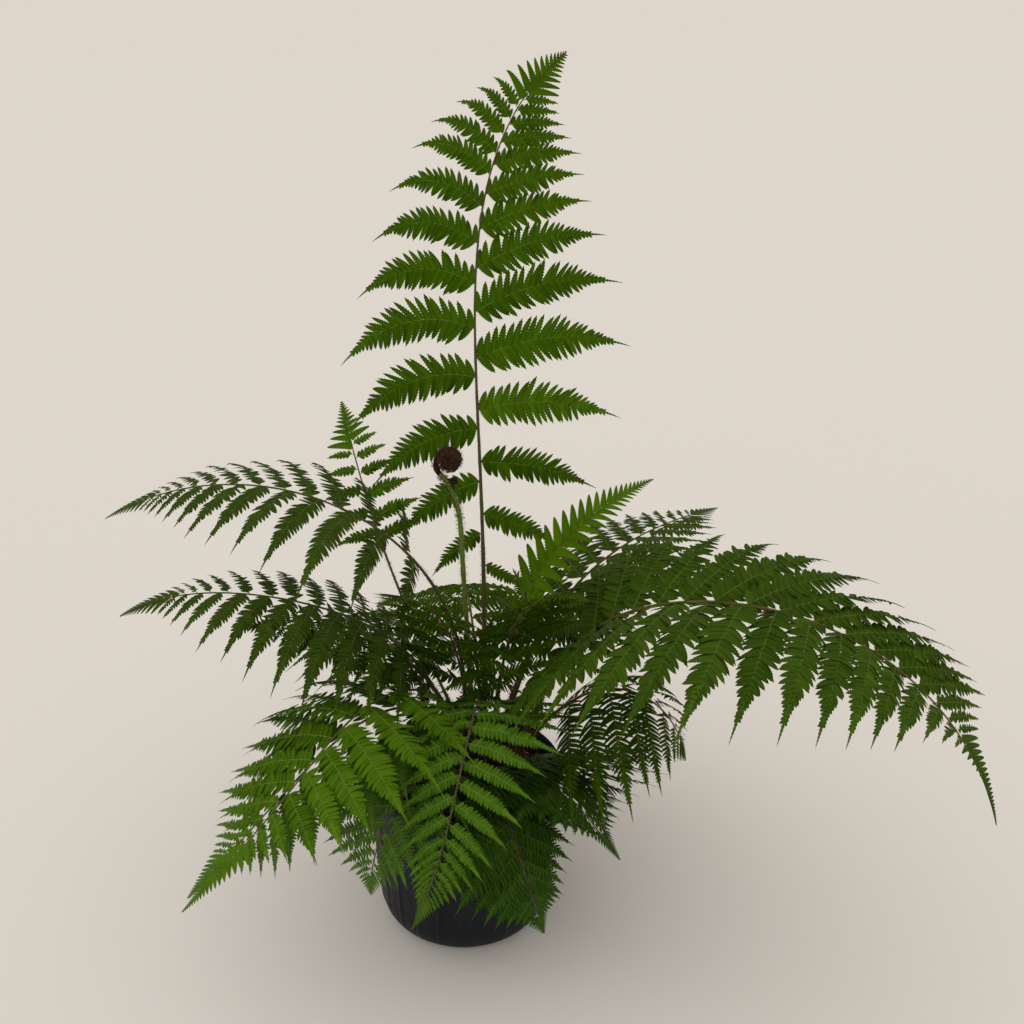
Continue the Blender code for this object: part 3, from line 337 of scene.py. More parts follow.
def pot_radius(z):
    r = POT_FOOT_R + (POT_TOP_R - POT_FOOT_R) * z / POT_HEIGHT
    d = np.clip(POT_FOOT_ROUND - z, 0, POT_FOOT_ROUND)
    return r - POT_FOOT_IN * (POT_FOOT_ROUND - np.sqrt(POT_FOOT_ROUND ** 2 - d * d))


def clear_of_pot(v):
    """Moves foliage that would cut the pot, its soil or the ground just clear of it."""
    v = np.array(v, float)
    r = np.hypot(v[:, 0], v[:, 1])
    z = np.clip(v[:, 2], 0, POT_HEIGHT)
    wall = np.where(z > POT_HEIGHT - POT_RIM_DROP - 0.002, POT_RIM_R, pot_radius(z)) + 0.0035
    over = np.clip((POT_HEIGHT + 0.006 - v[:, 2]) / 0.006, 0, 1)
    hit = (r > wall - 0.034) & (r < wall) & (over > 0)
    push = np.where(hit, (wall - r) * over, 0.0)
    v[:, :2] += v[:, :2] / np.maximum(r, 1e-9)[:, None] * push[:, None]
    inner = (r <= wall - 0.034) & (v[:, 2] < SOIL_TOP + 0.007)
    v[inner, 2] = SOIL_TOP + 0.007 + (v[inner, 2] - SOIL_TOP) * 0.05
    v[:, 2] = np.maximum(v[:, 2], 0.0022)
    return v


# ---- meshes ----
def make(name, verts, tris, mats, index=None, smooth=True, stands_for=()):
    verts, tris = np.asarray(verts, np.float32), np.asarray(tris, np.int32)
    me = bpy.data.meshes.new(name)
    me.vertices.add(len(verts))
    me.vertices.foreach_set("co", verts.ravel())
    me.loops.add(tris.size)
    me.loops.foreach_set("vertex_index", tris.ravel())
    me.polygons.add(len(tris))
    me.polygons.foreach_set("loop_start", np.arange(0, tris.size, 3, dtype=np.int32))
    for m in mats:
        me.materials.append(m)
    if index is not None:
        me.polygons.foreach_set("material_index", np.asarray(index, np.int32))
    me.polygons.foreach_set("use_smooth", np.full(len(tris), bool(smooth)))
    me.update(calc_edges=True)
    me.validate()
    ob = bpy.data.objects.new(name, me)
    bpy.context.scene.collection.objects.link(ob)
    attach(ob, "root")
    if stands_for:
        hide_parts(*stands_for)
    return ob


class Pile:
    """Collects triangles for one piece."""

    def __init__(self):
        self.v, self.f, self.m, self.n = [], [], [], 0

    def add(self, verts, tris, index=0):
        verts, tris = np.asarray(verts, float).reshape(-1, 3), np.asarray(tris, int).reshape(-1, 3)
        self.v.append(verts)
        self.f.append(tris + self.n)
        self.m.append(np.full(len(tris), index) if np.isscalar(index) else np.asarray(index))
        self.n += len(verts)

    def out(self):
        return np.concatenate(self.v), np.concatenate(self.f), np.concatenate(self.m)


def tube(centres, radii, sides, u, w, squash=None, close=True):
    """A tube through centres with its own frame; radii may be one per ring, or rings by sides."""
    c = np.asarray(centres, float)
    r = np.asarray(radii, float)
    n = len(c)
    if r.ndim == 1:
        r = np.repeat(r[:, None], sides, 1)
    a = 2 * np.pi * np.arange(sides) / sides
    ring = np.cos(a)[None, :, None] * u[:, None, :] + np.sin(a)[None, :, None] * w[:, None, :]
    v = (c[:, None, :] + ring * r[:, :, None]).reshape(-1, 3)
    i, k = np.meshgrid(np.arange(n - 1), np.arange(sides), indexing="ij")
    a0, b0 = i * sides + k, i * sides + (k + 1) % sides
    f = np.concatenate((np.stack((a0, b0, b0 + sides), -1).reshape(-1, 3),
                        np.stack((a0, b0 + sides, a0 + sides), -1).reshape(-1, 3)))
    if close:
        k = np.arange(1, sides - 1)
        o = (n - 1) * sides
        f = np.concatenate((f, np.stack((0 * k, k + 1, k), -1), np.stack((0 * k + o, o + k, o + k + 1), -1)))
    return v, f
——
TASK: Write every line of the material above again, exactly.

ANSWER TO THIS PROBLEM:
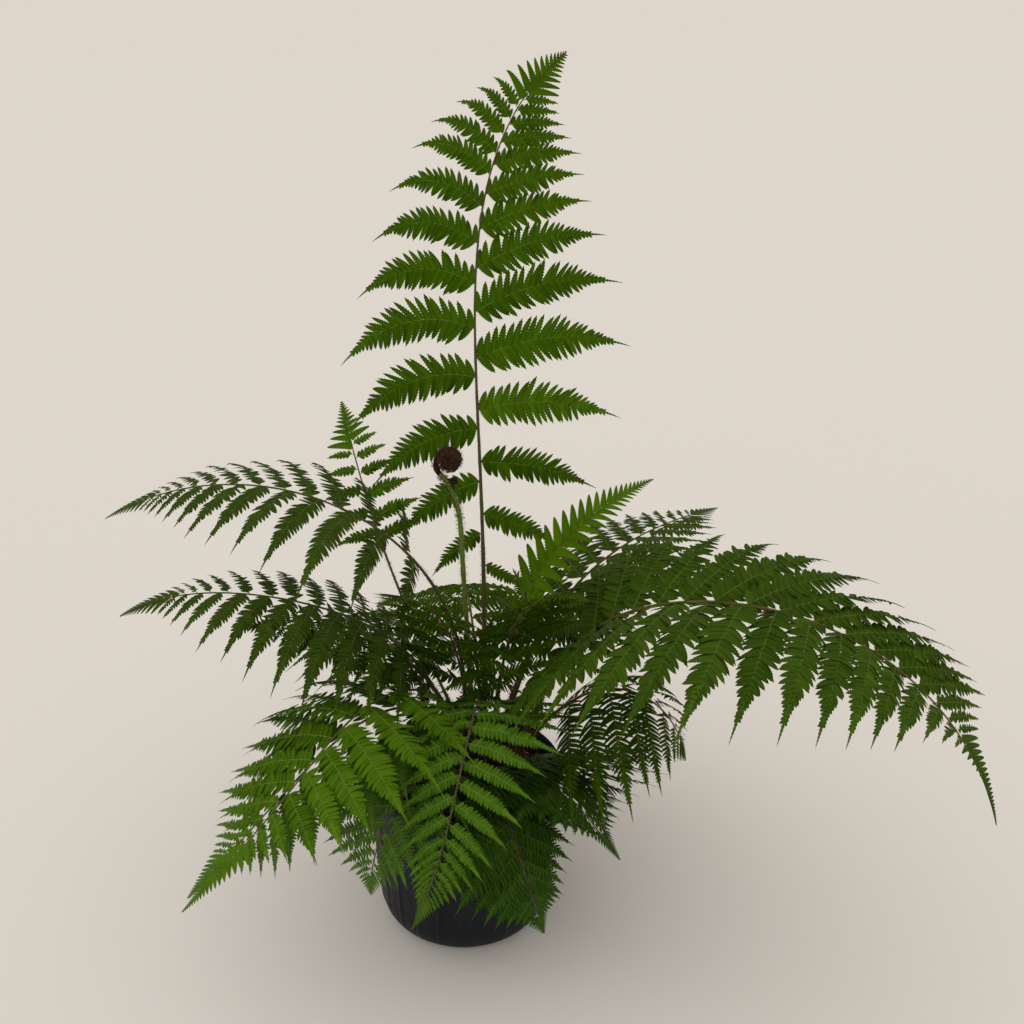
Continue the Blender code for this object: part 3, from line 337 of scene.py. More parts follow.
def pot_radius(z):
    r = POT_FOOT_R + (POT_TOP_R - POT_FOOT_R) * z / POT_HEIGHT
    d = np.clip(POT_FOOT_ROUND - z, 0, POT_FOOT_ROUND)
    return r - POT_FOOT_IN * (POT_FOOT_ROUND - np.sqrt(POT_FOOT_ROUND ** 2 - d * d))


def clear_of_pot(v):
    """Moves foliage that would cut the pot, its soil or the ground just clear of it."""
    v = np.array(v, float)
    r = np.hypot(v[:, 0], v[:, 1])
    z = np.clip(v[:, 2], 0, POT_HEIGHT)
    wall = np.where(z > POT_HEIGHT - POT_RIM_DROP - 0.002, POT_RIM_R, pot_radius(z)) + 0.0035
    over = np.clip((POT_HEIGHT + 0.006 - v[:, 2]) / 0.006, 0, 1)
    hit = (r > wall - 0.034) & (r < wall) & (over > 0)
    push = np.where(hit, (wall - r) * over, 0.0)
    v[:, :2] += v[:, :2] / np.maximum(r, 1e-9)[:, None] * push[:, None]
    inner = (r <= wall - 0.034) & (v[:, 2] < SOIL_TOP + 0.007)
    v[inner, 2] = SOIL_TOP + 0.007 + (v[inner, 2] - SOIL_TOP) * 0.05
    v[:, 2] = np.maximum(v[:, 2], 0.0022)
    return v


# ---- meshes ----
def make(name, verts, tris, mats, index=None, smooth=True, stands_for=()):
    verts, tris = np.asarray(verts, np.float32), np.asarray(tris, np.int32)
    me = bpy.data.meshes.new(name)
    me.vertices.add(len(verts))
    me.vertices.foreach_set("co", verts.ravel())
    me.loops.add(tris.size)
    me.loops.foreach_set("vertex_index", tris.ravel())
    me.polygons.add(len(tris))
    me.polygons.foreach_set("loop_start", np.arange(0, tris.size, 3, dtype=np.int32))
    for m in mats:
        me.materials.append(m)
    if index is not None:
        me.polygons.foreach_set("material_index", np.asarray(index, np.int32))
    me.polygons.foreach_set("use_smooth", np.full(len(tris), bool(smooth)))
    me.update(calc_edges=True)
    me.validate()
    ob = bpy.data.objects.new(name, me)
    bpy.context.scene.collection.objects.link(ob)
    attach(ob, "root")
    if stands_for:
        hide_parts(*stands_for)
    return ob


class Pile:
    """Collects triangles for one piece."""

    def __init__(self):
        self.v, self.f, self.m, self.n = [], [], [], 0

    def add(self, verts, tris, index=0):
        verts, tris = np.asarray(verts, float).reshape(-1, 3), np.asarray(tris, int).reshape(-1, 3)
        self.v.append(verts)
        self.f.append(tris + self.n)
        self.m.append(np.full(len(tris), index) if np.isscalar(index) else np.asarray(index))
        self.n += len(verts)

    def out(self):
        return np.concatenate(self.v), np.concatenate(self.f), np.concatenate(self.m)


def tube(centres, radii, sides, u, w, squash=None, close=True):
    """A tube through centres with its own frame; radii may be one per ring, or rings by sides."""
    c = np.asarray(centres, float)
    r = np.asarray(radii, float)
    n = len(c)
    if r.ndim == 1:
        r = np.repeat(r[:, None], sides, 1)
    a = 2 * np.pi * np.arange(sides) / sides
    ring = np.cos(a)[None, :, None] * u[:, None, :] + np.sin(a)[None, :, None] * w[:, None, :]
    v = (c[:, None, :] + ring * r[:, :, None]).reshape(-1, 3)
    i, k = np.meshgrid(np.arange(n - 1), np.arange(sides), indexing="ij")
    a0, b0 = i * sides + k, i * sides + (k + 1) % sides
    f = np.concatenate((np.stack((a0, b0, b0 + sides), -1).reshape(-1, 3),
                        np.stack((a0, b0 + sides, a0 + sides), -1).reshape(-1, 3)))
    if close:
        k = np.arange(1, sides - 1)
        o = (n - 1) * sides
        f = np.concatenate((f, np.stack((0 * k, k + 1, k), -1), np.stack((0 * k + o, o + k, o + k + 1), -1)))
    return v, f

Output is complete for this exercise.